There were 5 UAV names, 5 UAV attributes, and 5 attribute values giving a total of 125 randomly selected changing UAV states that could be sent as interruptions. Once a UAV state was sent, the next interruption prompted the user to repeat what they heard: “Repeat the Previous Statement.” An example of the interruption sequence presented to the users (regardless of the interruption timing condition) follows:

Interrupt 1 for User 1: Raven-3 Fuel is 50%

Interrupt 1 for User 2: Raptor-25 Play is Parallel Sweep

Interrupt 2 for User 1: Repeat Previous Statement

Interrupt 2 for User 2: Repeat Previous Statement

This task was completed individually so participants could not hear the interruptions meant for their teammate.

Interruption timings are inherently a function of the interaction. For instance, if the push-to-talk button was pressed in quick succession due to a conversation with rapid turn-taking, the interruptions in a condition associated with pressing the push-to-talk button would also occur in very rapid succession. This situation would make it incredibly difficult to compare this condition to other conditions with more temporally spaced interruptions. To avoid this undesirable co-occurrence, interruptions were only available to be sent once every 15 s.

Users received a synthetic audio stimulus and a persistent text of the interruption message that was present for the same length of time as the audio. Interruption messages were presented in a pop-up window that partially obscured the main task window. Users verbally articulated their response to the query “Repeat Previous Statement” and their response was scored by the experimenter on which pieces of information they answered correctly. The pop-up window was closed when the user responded and pressed the OK button to close the window (Fig. 17.1b).

17.3.2 Conditions

We used a within-team design with the following 9 conditions (1 control; 8 manipulations):

  • MAIN CONTROL: Spot the Difference Task only. This is the baseline condition.

  • RANDOM FEW: Dual-task with randomly timed interruptions occurring at longer temporal delays between 0–45 s.

  • RANDOM MANY: Dual-task with random interruptions occurring at shorter temporal delays between 0–15 s.

  • FIXED: Dual-task with interruptions sent every 15 s.

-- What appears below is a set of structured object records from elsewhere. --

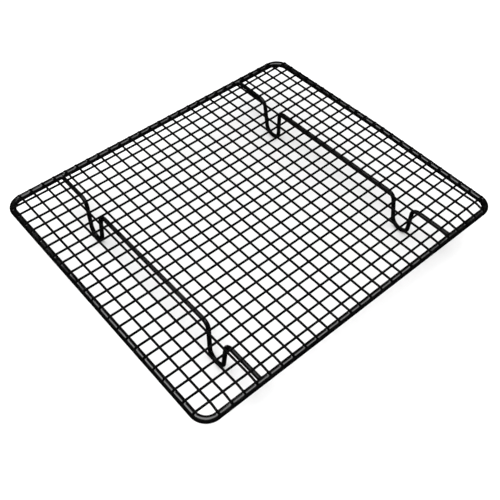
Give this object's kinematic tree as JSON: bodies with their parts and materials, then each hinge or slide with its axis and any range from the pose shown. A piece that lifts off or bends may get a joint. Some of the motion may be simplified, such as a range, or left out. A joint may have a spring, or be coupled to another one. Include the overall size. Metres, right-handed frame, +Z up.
{
  "type": "cooling rack",
  "caption": "Rectangular wire cooling rack: thick rounded rim, square grid of thin welded wires, and two bent leg wires with U-shaped feet that hold it above the worktop.",
  "frame": {"origin": "On the floor, in the middle of the rack's footprint.", "axes": "+X along the rack's long side, +Y along its short side and along the leg wires, +Z up from the worktop."},
  "size_m": [0.28, 0.2439, 0.0393],
  "materials": {
    "rim_coating": "black non-stick coating over steel wire, satin to semi-gloss, slightly uneven",
    "leg_coating": "black non-stick coating over steel wire, satin to semi-gloss, rubbed under the feet",
    "grid_coating": "black non-stick coating over thin steel wire, satin, thicker where wires cross"
  },
  "bodies": {
    "root": {"rim_wire": "rim_coating", "leg_wire_left": "leg_coating", "leg_wire_right": "leg_coating", "long_wire_01": "grid_coating", "long_wire_02": "grid_coating", "long_wire_03": "grid_coating", "long_wire_04": "grid_coating", "long_wire_05": "grid_coating", "long_wire_06": "grid_coating", "long_wire_07": "grid_coating", "long_wire_08": "grid_coating", "long_wire_09": "grid_coating", "long_wire_10": "grid_coating", "long_wire_11": "grid_coating", "long_wire_12": "grid_coating", "long_wire_13": "grid_coating", "long_wire_14": "grid_coating", "long_wire_15": "grid_coating", "long_wire_16": "grid_coating", "long_wire_17": "grid_coating", "long_wire_18": "grid_coating", "long_wire_19": "grid_coating", "long_wire_20": "grid_coating", "long_wire_21": "grid_coating", "long_wire_22": "grid_coating", "long_wire_23": "grid_coating", "short_wire_01": "grid_coating", "short_wire_02": "grid_coating", "short_wire_03": "grid_coating", "short_wire_04": "grid_coating", "short_wire_05": "grid_coating", "short_wire_06": "grid_coating", "short_wire_07": "grid_coating", "short_wire_08": "grid_coating", "short_wire_09": "grid_coating", "short_wire_10": "grid_coating", "short_wire_11": "grid_coating", "short_wire_12": "grid_coating", "short_wire_13": "grid_coating", "short_wire_14": "grid_coating", "short_wire_15": "grid_coating", "short_wire_16": "grid_coating", "short_wire_17": "grid_coating", "short_wire_18": "grid_coating", "short_wire_19": "grid_coating", "short_wire_20": "grid_coating", "short_wire_21": "grid_coating", "short_wire_22": "grid_coating", "short_wire_23": "grid_coating", "short_wire_24": "grid_coating", "short_wire_25": "grid_coating", "short_wire_26": "grid_coating"}
  },
  "joints": []
}
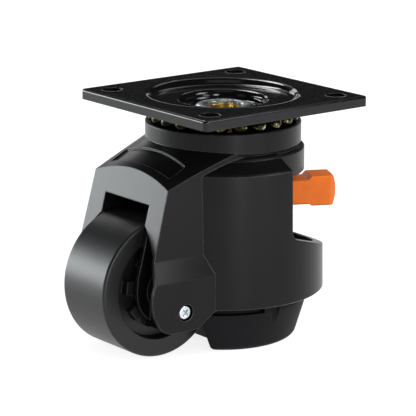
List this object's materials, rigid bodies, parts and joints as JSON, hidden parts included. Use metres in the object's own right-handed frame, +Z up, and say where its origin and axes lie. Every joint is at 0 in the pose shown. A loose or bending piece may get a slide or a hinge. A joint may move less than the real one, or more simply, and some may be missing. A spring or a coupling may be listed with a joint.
{
  "type": "levelling castor",
  "caption": "Swivel castor with a square bolt-on plate, a wheel in a hooded fork and a rubber foot that a ratchet lever screws down to lift and level the load.",
  "frame": {"origin": "centre of the four bolt holes, on the top face of the plate and on the swivel axis", "axes": "+Z up out of the plate, +X towards the wheel, +Y to the castor's left"},
  "size_m": [0.1241, 0.09, 0.109],
  "materials": {
    "plate_black": "satin black powder coat on pressed steel",
    "body_black": "satin black coat on die-cast light alloy",
    "yellow_zinc": "yellow passivated zinc on turned steel",
    "bright_zinc": "bluish bright zinc plate",
    "bearing_steel": "polished hardened steel with a film of grease",
    "dark_steel": "blackened steel",
    "spring_steel": "drawn spring wire",
    "bush_bronze": "sintered bronze",
    "wheel_nylon": "black nylon with a soft sheen",
    "natural_nylon": "natural nylon",
    "lever_orange": "orange moulded nylon",
    "foot_rubber": "moulded black rubber"
  },
  "bodies": {
    "plate": {"top_plate": "plate_black", "kingpin": "yellow_zinc", "kingpin_ring": "bright_zinc"},
    "housing": {"housing": "body_black", "head_race": "bearing_steel", "upper_balls": "bearing_steel", "lower_race": "bearing_steel", "lower_balls": "bearing_steel", "spindle_bush": "bush_bronze", "axle": "bright_zinc", "axle_keeper_left": "bright_zinc", "axle_keeper_right": "bright_zinc", "keeper_screw_left": "bright_zinc", "keeper_screw_right": "bright_zinc"},
    "wheel": {"wheel": "wheel_nylon", "wheel_bearing_left": "bearing_steel", "wheel_bearing_right": "bearing_steel", "wheel_sleeve": "bright_zinc", "wheel_spacer_left": "natural_nylon", "wheel_spacer_right": "natural_nylon"},
    "ratchet_nut": {"ratchet_nut": "dark_steel", "thrust_washer": "natural_nylon"},
    "foot": {"spindle": "yellow_zinc", "foot_plate": "bright_zinc", "foot_lock_nut": "bright_zinc", "foot_pad": "foot_rubber"},
    "carrier": {"carrier_body": "dark_steel", "carrier_cover": "dark_steel", "carrier_screws": "bright_zinc", "socket_cap": "dark_steel"},
    "lever_slider": {"spring_collar": "bright_zinc", "pull_spring": "spring_steel"},
    "lever": {"lever": "lever_orange", "pawl_tip": "dark_steel"}
  },
  "joints": [
    {"name": "swivel", "type": "hinge", "parent": "plate", "child": "housing", "pos_m": [0, 0, 0], "axis": [0, 0, 1], "continuous": true},
    {"name": "wheel_spin", "type": "hinge", "parent": "housing", "child": "wheel", "pos_m": [0.0455, 0, -0.078], "axis": [0, 1, 0], "continuous": true},
    {"name": "nut_turn", "type": "hinge", "parent": "housing", "child": "ratchet_nut", "pos_m": [0, 0, -0.045], "axis": [0, 0, 1], "range_deg": [-900, 1440]},
    {"name": "foot_lower", "type": "slide", "parent": "housing", "child": "foot", "axis": [0, 0, -1], "range_m": [-0.005, 0.008]},
    {"name": "lever_swing", "type": "hinge", "parent": "housing", "child": "carrier", "pos_m": [0, 0, -0.045], "axis": [0, 0, 1], "range_deg": [-36, 90]},
    {"name": "lever_pull", "type": "slide", "parent": "carrier", "child": "lever_slider", "axis": [-0.891, 0.454, 0], "range_m": [-0.002, 0.0008], "stiffness_N_per_m": 1500, "springref_m": -0.004, "deforming": ["pull_spring"]},
    {"name": "lever_flip", "type": "hinge", "parent": "lever_slider", "child": "lever", "pos_m": [0, 0, -0.045], "axis": [-0.891, 0.454, 0], "range_deg": [0, 180]}
  ],
  "couplings": [
    {"joint": "nut_turn", "follows": "foot_lower", "rad_per_m": 3141.6}
  ]
}
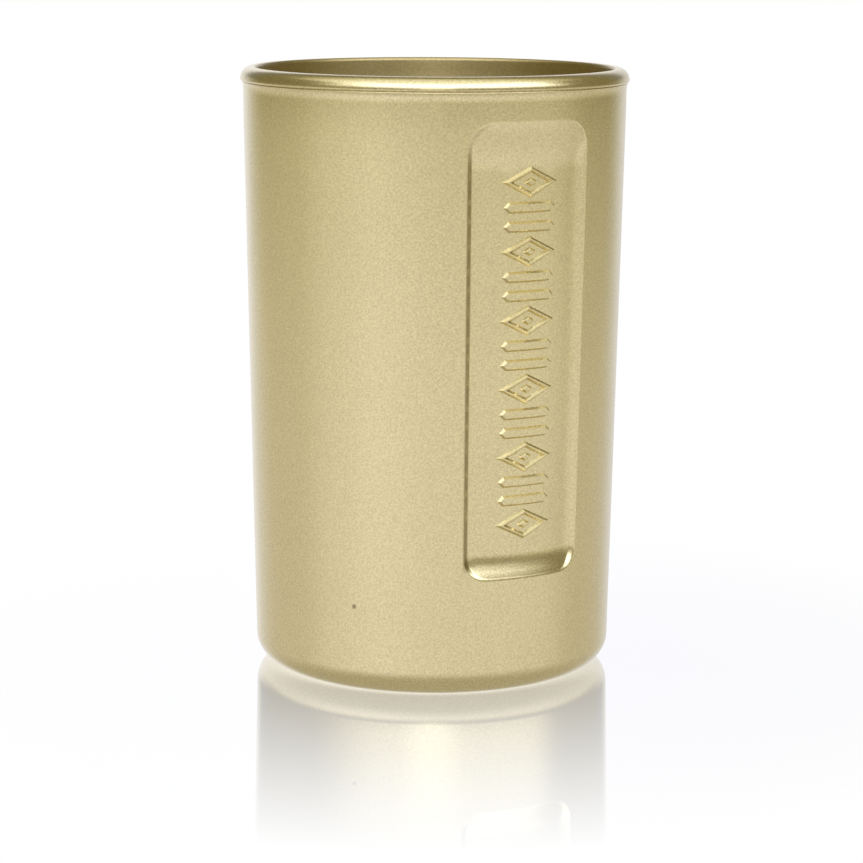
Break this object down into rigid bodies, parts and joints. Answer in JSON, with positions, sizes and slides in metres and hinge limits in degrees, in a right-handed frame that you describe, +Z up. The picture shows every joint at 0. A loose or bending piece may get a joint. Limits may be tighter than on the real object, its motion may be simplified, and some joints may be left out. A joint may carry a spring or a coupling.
{
  "type": "shot_cup",
  "caption": "Satin champagne-gold metal shot cup with a rolled lip, double wall and one pressed panel of raised ornament on its side",
  "frame": {"origin": "Centre of the circle that the foot stands on, at the lowest point of the cup.", "axes": "+Z is up along the cup's axis, towards the mouth. The pressed panel faces -Y. +X is to the right when looking at the panel."},
  "size_m": [0.0379, 0.0378, 0.0589],
  "materials": {
    "gold_coat": "satin metallic champagne-gold coat over drawn sheet metal",
    "gold_coat_cup": "satin metallic champagne-gold coat inside and over the rolled lip",
    "seal_compound": "matt sealing compound",
    "gold_coat_base": "satin metallic champagne-gold coat on the pressed base disc"
  },
  "bodies": {
    "root": {"outer_shell": "gold_coat", "inner_cup": "gold_coat_cup", "rim_seal": "seal_compound", "base_plate": "gold_coat_base"}
  },
  "joints": []
}
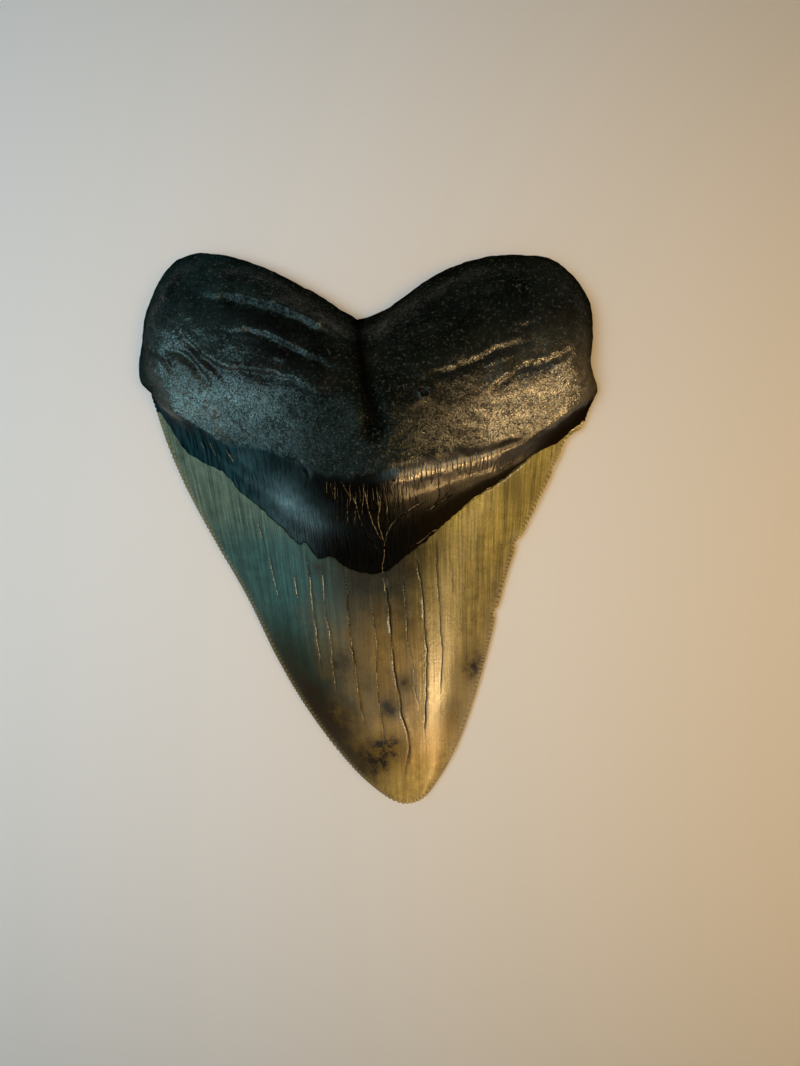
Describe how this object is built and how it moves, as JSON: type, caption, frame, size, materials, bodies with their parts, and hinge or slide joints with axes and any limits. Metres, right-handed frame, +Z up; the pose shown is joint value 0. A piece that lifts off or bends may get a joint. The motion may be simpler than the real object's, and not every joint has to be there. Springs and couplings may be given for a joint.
{
  "type": "megalodon tooth",
  "caption": "Fossil shark tooth with a broad triangular serrated crown, a dark chevron band below the root and a thick forked root, lying on its flatter outer face.",
  "frame": {"origin": "on the table, under the middle of the tooth's bounding box as it lies on its labial (outer) face", "axes": "+Y from the crown's tip to the root, +Z up out of the domed lingual (inner) face, +X to the right when that face is seen from above with the root at the top"},
  "size_m": [0.1156, 0.1404, 0.0273],
  "materials": {
    "fossil_tooth": "satin"
  },
  "bodies": {
    "root": {"megalodon_tooth": "fossil_tooth"}
  },
  "joints": []
}
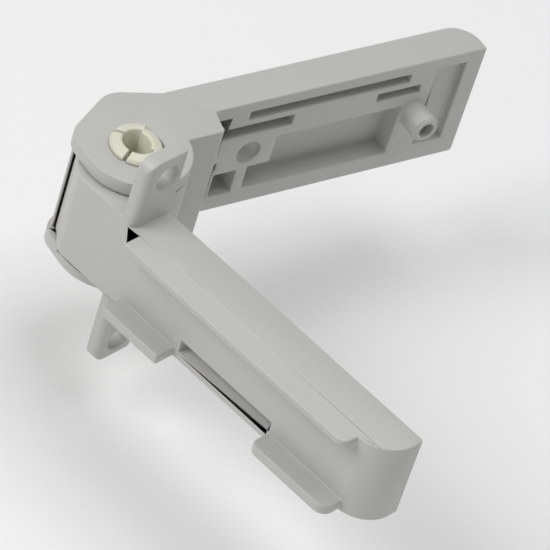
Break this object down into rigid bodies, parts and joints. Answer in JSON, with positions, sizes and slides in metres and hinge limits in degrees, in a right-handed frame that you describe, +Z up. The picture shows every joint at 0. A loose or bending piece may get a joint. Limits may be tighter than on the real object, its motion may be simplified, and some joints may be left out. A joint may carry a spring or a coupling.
{
  "type": "fridge door hinge",
  "caption": "Plastic fridge door hinge: a cabinet bracket with screw lugs and a ribbed door arm turn on a split snap sleeve.",
  "frame": {"origin": "on the hinge axis, level with the top of the door arm's upper ear", "axes": "+Z up along the hinge axis, +X along the bracket arm away from the pivot, +Y towards the hidden back of the bracket"},
  "size_m": [0.0933, 0.0986, 0.0505],
  "materials": {
    "grey_plastic": "satin moulded",
    "cream_plastic": "satin moulded"
  },
  "bodies": {
    "bracket": {"cabinet_bracket": "grey_plastic"},
    "arm": {"door_arm": "grey_plastic", "pivot_sleeve": "cream_plastic"}
  },
  "joints": [
    {"name": "door_hinge", "type": "hinge", "parent": "bracket", "child": "arm", "pos_m": [0, 0, 0], "axis": [0, 0, 1], "range_deg": [-77, 15]}
  ]
}
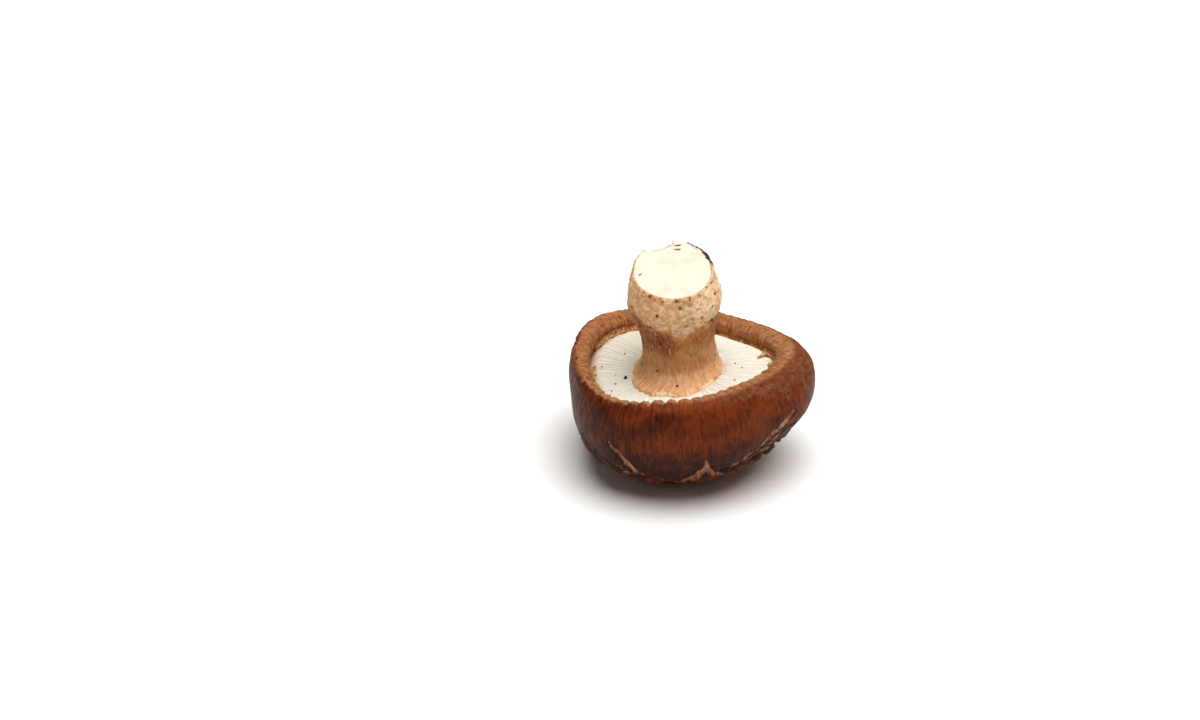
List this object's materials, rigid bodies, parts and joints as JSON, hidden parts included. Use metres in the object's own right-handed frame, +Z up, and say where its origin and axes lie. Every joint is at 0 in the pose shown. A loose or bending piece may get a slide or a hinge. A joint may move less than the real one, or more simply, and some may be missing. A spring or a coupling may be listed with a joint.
{
  "type": "shiitake mushroom",
  "caption": "Whole fresh shiitake mushroom resting on its domed cap, with rolled rim, cream gills and a stout stem with a cut end.",
  "frame": {"origin": "middle of the small flat on the crown of the cap that the mushroom rests on", "axes": "+Z up, away from the surface it rests on; the stem stands along +Z and leans a little to -X; -Y is the side that faces the viewer, and the cut end of the stem tips towards it"},
  "size_m": [0.0614, 0.0591, 0.0569],
  "materials": {
    "cap_skin": null,
    "gill_cream": null,
    "stem_tan": null
  },
  "bodies": {
    "root": {"cap": "cap_skin", "gills": "gill_cream", "stem": "stem_tan"}
  },
  "joints": []
}
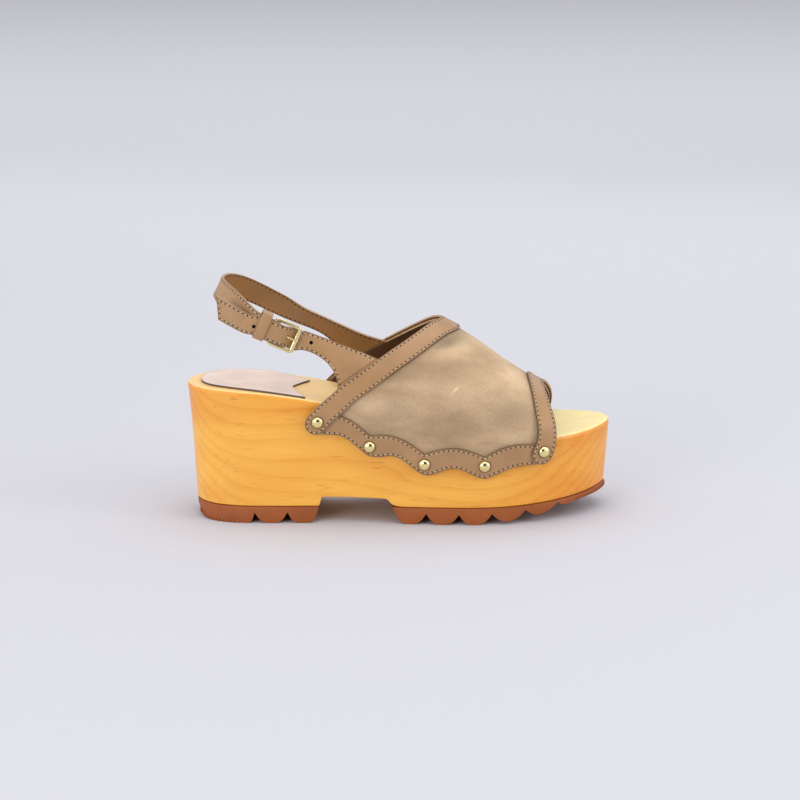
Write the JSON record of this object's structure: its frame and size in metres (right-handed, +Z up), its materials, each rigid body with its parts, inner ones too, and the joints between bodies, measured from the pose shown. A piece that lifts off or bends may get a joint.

  • PUSH TO TALK OFF (PTT OFF): Dual-task with interruptions triggered after push-to-talk was released.

  • SILENCE: Dual-task with interruptions sent when audio energy was below -70 dBFS for 1 s.

  • KEYWORD: Dual-task with interruptions sent after a keyword spotter detects a predefined set of keywords from affirmation cues (Shivakumar et al., 2020).

  • SUBTASK: Dual-task with interruptions sent after both users click a difference.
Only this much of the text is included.